EDIT: I misread it as rand(n), rand(idx) is correct.




But that's happening here as well, right? The random number is an indexed picked between 0 and the current index.

Though, I think there is an off-by one in this implementation (assuming that Ruby indexing starts at 0):

    j = rand(idx)
    out[j] = i if j < n
Say that the index is n, it will call rand(n), which gives a random number [0..n). However, the index should be picked from [0..n].


You may be right...I spent a lot of time thinking about that, and I convinced myself that this was correct, but I could be wrong.
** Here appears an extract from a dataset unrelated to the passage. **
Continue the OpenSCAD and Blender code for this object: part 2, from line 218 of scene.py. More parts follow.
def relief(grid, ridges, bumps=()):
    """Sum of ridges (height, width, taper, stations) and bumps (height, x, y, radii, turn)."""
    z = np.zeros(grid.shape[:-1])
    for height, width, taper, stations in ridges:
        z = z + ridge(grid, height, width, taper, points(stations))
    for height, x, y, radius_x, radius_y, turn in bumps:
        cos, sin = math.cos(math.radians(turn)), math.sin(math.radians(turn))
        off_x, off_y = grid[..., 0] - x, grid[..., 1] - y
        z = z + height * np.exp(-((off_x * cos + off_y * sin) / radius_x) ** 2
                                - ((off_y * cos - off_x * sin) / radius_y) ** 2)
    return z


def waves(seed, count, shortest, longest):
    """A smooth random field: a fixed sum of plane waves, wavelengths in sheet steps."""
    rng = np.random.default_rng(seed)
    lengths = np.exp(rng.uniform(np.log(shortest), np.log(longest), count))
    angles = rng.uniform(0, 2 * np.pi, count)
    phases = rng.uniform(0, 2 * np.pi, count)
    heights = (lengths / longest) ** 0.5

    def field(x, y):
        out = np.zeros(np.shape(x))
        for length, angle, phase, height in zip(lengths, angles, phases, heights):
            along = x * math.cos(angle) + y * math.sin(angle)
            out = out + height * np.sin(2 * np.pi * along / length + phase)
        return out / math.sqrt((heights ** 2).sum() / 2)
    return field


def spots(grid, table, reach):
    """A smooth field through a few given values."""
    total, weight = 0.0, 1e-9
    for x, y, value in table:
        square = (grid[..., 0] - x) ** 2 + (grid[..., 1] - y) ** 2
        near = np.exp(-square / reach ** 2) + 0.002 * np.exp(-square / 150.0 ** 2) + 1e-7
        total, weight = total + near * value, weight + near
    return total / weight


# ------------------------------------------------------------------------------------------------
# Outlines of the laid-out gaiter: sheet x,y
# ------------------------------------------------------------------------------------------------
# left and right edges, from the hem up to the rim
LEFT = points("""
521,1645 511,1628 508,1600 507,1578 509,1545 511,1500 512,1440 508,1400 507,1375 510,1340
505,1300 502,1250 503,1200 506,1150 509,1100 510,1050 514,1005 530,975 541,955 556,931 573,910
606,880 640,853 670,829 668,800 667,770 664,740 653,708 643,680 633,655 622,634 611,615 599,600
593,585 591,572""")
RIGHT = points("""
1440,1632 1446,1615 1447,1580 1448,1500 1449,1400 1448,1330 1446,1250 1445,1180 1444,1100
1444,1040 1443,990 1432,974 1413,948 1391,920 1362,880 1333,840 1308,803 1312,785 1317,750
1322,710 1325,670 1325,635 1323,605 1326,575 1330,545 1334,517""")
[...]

My thinking is that rand(N) in ruby returns a value from [0, N-1] inclusive, which is the complete index range of the sampled stream so far.

That sounded right to me. I could be convinced otherwise.


You are not taking the index of the element that you are currently sampling into consideration.

Suppose that the sample size is 1 and you are getting the second item (index 1). You will call rand(1), which has 0 as the only possible outcome. So, you will always replace the first item (index 0). Whereas if you would call rand(2) (possible outcomes: 0 and 1), you replace the item in the sample with probability .5 (assuming that the random number generator is uniform).


D'oh. Yes, I think you're right. That'll teach me to try to mentally debug code at 2AM!

I'll fix the code and publish a new gem a bit later today. Thanks!


I'm not a ruby guy at all (never used it), but if I understand this correctly:

  j = rand(idx)
  out[j] = i if j < n
..it is keeping the sampling probability at n/idx where n is the sample/reservoir size and idx is the number of items seen so far. Then if this item is selected for sampling, each of the n items in the reservoir is equally likely to be replaced. I think the implementation is correct, assuming that idx is the number of items seen so far.